RED BANK: TWO EATERIES AND A ‘WILD EYE’

The Melting Pot features induction heating elements in tabletops to keep the pot contents melted. (Photo by John T. Ward. Click to enlarge.)

By JOHN T. WARD

A long-closed Red Bank restaurant re-opens, a new one headed by a pair of vaunted chefs announces its debut, and a new retail shop arrives with an intriguing pitch…

All in the latest edition of redbankgreen‘s Retail Churn.

Café Loret is getting ready to open at Broad Street and Peters Place, above, and Wild Eye opens its doors on Bridge Avenue Friday. (Photo above by John T. Ward; below, courtesy of Wild Eye. Click to enlarge.)

• More than a year and a half after it closed, the Melting Pot of Red Bank will reopen under new ownership in the Galleria of Red Bank on Bridge Avenue at noontime Friday.

The “interactive” fondue-based eatery has gotten a complete interior overhaul, including the creartion of a somewhat secluded seating area dubbed the Tunnel of Love. The new design is to serve as a prototype for the 114 Melting Pot franchise locations across the United States.

Under new owner Barry Berkowitz and partners, the restaurant is now open for lunch and dinner; it was previous a dinner-only spot.

•  Shortly before deadline for this edition of Churn, we received word that Wild Eye, a new Glen Goldbaum venture, is set to debut Friday just a block away from the Galleria at 72 Bridge Avenue, next door to Goldbaum’s artful Lambs & Wolves hair salon.

In an email announcement, Goldbaum describes Wild Eye as “a mindful marketplace… a creative breeding ground for artists of all mediums — a retail space in the day and a playground at night.”

• Café Loret, a new restaurant at 128 Broad Street, plans to open July 19, Churn has learned.
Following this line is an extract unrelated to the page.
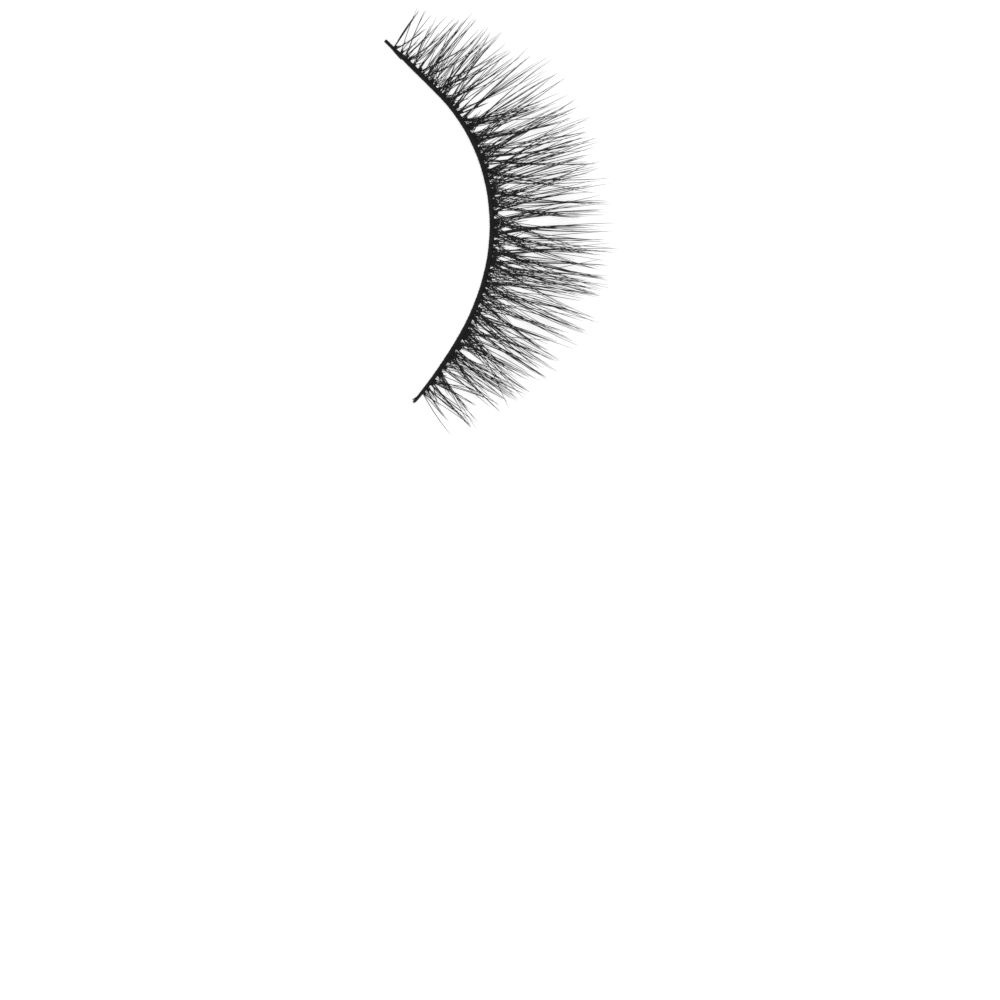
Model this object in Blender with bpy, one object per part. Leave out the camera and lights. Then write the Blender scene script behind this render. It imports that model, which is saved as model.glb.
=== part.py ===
"""False eyelash strip, lying on a table with its lashes curling up.

Every shape is laid out from the eyelid line, which is the inner edge of the band:
  along  distance down that line, from the inner corner of the eye to the outer corner
  out    distance square off the line, towards the lash tips
  up     height over the table
The ends of the eyelid line lie on a line along X, with the inner corner at +X, and the
lashes point to -Y. The origin is under the middle of the whole strip, on the table.
"""
import math
from collections import namedtuple

import bmesh
import bpy
import numpy as np
from mathutils import Vector

MM = 0.001

# Band of cotton thread
BAND_LENGTH = 33.2 * MM
BAND_WIDTH = 0.40 * MM
BAND_HEIGHT = 0.40 * MM
BAND_RINGS = 56

# Row of knots, in an under and a top half, that holds the lashes against the band
KNOT_WIDTH = 0.28 * MM
KNOT_CLEARANCE = 0.04 * MM
LAYER_CLEARANCE = 0.06 * MM
LOCK_COVER = 0.015 * MM
KNOT_RINGS = 42

# Lashes, gathered in locks
LONGEST_LASH = 10.3 * MM
LOCK_WIDTH = 0.64 * MM
LOCK_BOW = 0.15

# Curl: the lashes lie flat up to a share of their length, then rise in a parabola
CURL_RISE = 3.6 * MM
CURL_START = 0.30
CURL_POWER = 2.0

# Finishes: base colour and roughness
Finish = namedtuple("Finish", "colour roughness")
COTTON = Finish((0.012, 0.012, 0.014), 0.75)
FIBRE = Finish((0.010, 0.010, 0.012), 0.35)
SHARP_ANGLE = math.radians(50)

# Bends of the eyelid line: share of the band's length, and degrees turned to the right
Arc = namedtuple("Arc", "share turn")
EYELID_ARCS = (
    Arc(0.169, -0.8),
    Arc(0.217, 28.6),
    Arc(0.255, 30.8),
    Arc(0.164, 16.2),
    Arc(0.195, 9.4),
)

# Band sections: share of its length, and shares of its width and height there
BandSection = namedtuple("BandSection", "along width height")
BAND_SECTIONS = (
    BandSection(0.000, 0.42, 0.60),
    BandSection(0.003, 0.60, 0.82),
    BandSection(0.020, 0.62, 0.86),
    BandSection(0.050, 1.00, 1.00),
    BandSection(0.955, 1.00, 1.00),
    BandSection(0.975, 0.62, 0.86),
    BandSection(0.997, 0.58, 0.80),
    BandSection(1.000, 0.40, 0.56),
)

# Stretch of the band that carries knots, in shares of its length
KNOTS_FROM = 0.018
KNOTS_TO = 0.972

# How far the lashes reach: share of the band's length, share of the longest lash
Reach = namedtuple("Reach", "along length")
LASH_LINE = (
    Reach(0.00, 0.37),
    Reach(0.05, 0.46),
    Reach(0.11, 0.64),
    Reach(0.18, 0.72),
    Reach(0.25, 0.82),
    Reach(0.31, 0.88),
    Reach(0.40, 0.93),
    Reach(0.52, 0.97),
    Reach(0.60, 1.00),
    Reach(0.70, 0.90),
    Reach(0.77, 0.79),
    Reach(0.83, 0.67),
    Reach(0.92, 0.53),
    Reach(0.97, 0.44),
    Reach(1.00, 0.32),
)

# Section of a band or knot row: shares of its width and height, the underside flat
BarCorner = namedtuple("BarCorner", "out up")
BAR_PROFILE = (
    BarCorner(0.12, 0.00),
    BarCorner(0.88, 0.00),
    BarCorner(1.00, 0.28),
    BarCorner(1.00, 0.72),
    BarCorner(0.80, 1.00),
    BarCorner(0.20, 1.00),
    BarCorner(0.00, 0.72),
    BarCorner(0.00, 0.28),
)

# Section of a lock: shares of its half width and thickness
LockCorner = namedtuple("LockCorner", "across up")
LOCK_PROFILE = (
    LockCorner(0.0, 0.0),
    LockCorner(-1.0, 0.3),
    LockCorner(-1.0, 0.7),
    LockCorner(0.0, 1.0),
    LockCorner(1.0, 0.7),
    LockCorner(1.0, 0.3),
)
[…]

Under chef Dennis Foy and his wife, Estella Quinones-Foys, owners of the highly regarded d’floret restaurant in Lambertville, the new restaurant will be “a modern American brasserie” that spotlights both Dennis’ culinary creations — dishes that blend French, American, and Mediterranean influences — and his artwork (he’s also a painter).

“I play with the flavors very much like a jazz musician plays with scales and notes – sometimes brazenly, always with curiosity, rhythmically reaching for harmony and discourse,” he says in a Facebook post.

Café Loret will feature a 42-seat dining room, a private room for 20, an outdoor patio for 40, and an adjoining patisserie.

The space was last occupied by the short-lived JJ”s Organic, which closed in January.